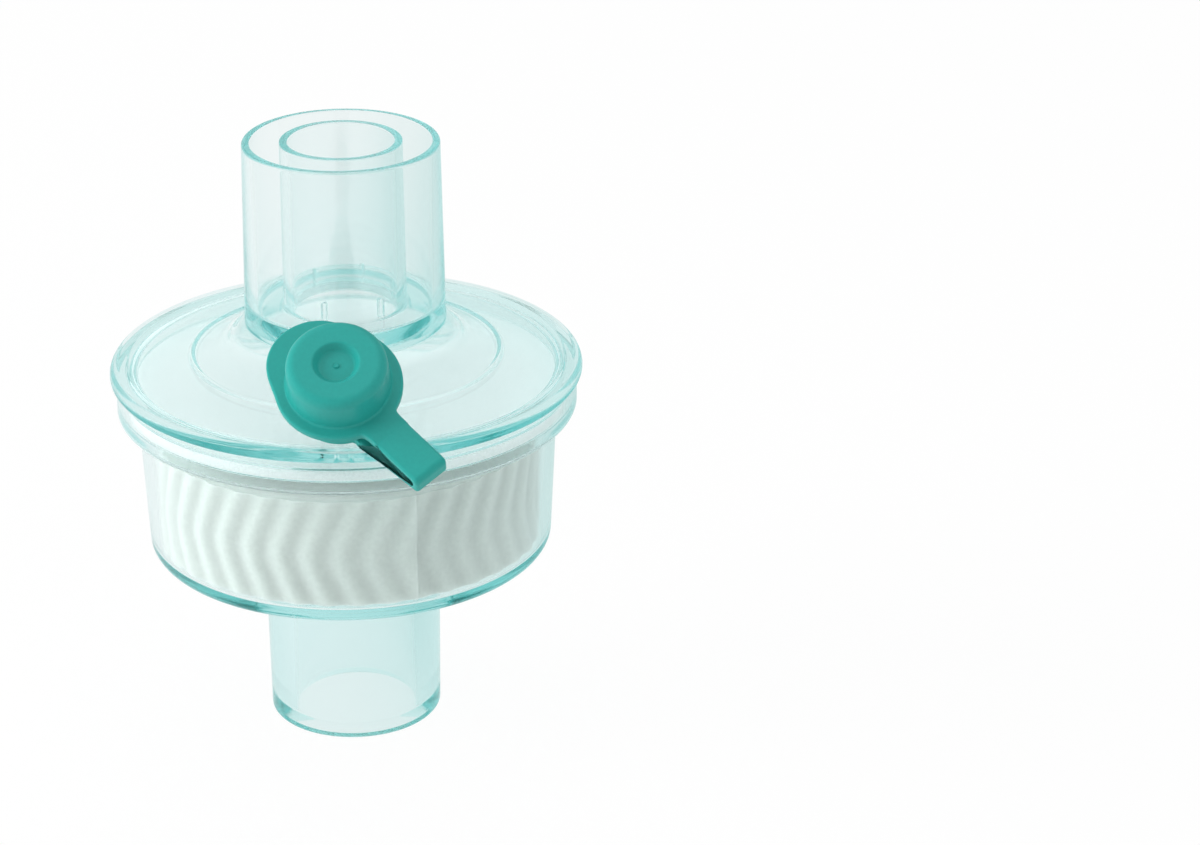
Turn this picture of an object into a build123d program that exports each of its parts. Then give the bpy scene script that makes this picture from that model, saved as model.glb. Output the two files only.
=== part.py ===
from build123d import *
import os
from math import cos, degrees, radians, sin, tan

os.makedirs("parts", exist_ok=True)

# Breathing circuit filter with heat and moisture exchanger. Millimetres, +Z up along both ports.
# The origin is the centre of the lower port's end face, and the sampling port leans towards -Y.

# Conical connectors: the radius grows by this much for each unit of depth from the tip
cone_slope = 1 / 80
gauge_land = 5.0
male22_r = 11.185
male22_depth = 15.0
female15_r = 7.70
female15_depth = 10.0
female22_r = 11.15
female22_depth = 10.0
male15_r = 7.735
male15_depth = 15.0

# Heights of the main levels
floor_z = 21.6
corner_z = 24.4
seat_z = 26.2
ledge_z = 44.4
seam_z = 47.6
lid_top_z = 49.0
tube_foot_z = 54.6
annulus_z = 56.5
total_z = 77.7

# Cup
wall = 1.2
cup_top_r = 26.5
cup_draft = 0.85
flange_width = 2.5
flange_wall = 1.35
ledge_thick = 1.4
floor_thick = 1.3
corner_chamfer = 0.8
mouth_chamfer_r = 8.82
mouth_chamfer_depth = 1.3

# Ribs and crown that hold the roll off the cup's floor
rib_count = 6
rib_thick = 0.9
rib_inner_r = 9.6
rib_outer_r = 19.5
rib_swirl = 26.0
rib_bow = 0.36
crown_r = 9.6
crown_wall = 1.0
crown_gap = 0.7
crown_windows = 10
window_width = 2.2

# Membrane and roll
membrane_thick = 1.4
membrane_clearance = 0.25
roll_height = 14.0
roll_clearance = 0.1
flute_count = 40
flute_depth = 1.1
flute_slant = 22.0
kink_level = 0.47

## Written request
Go through the preceding material and copy each line that has the word "parts".

## Correct output
Turn this picture of an object into a build123d program that exports each of its parts. Then give the bpy scene script that makes this picture from that model, saved as model.glb. Output the two files only.
os.makedirs("parts", exist_ok=True)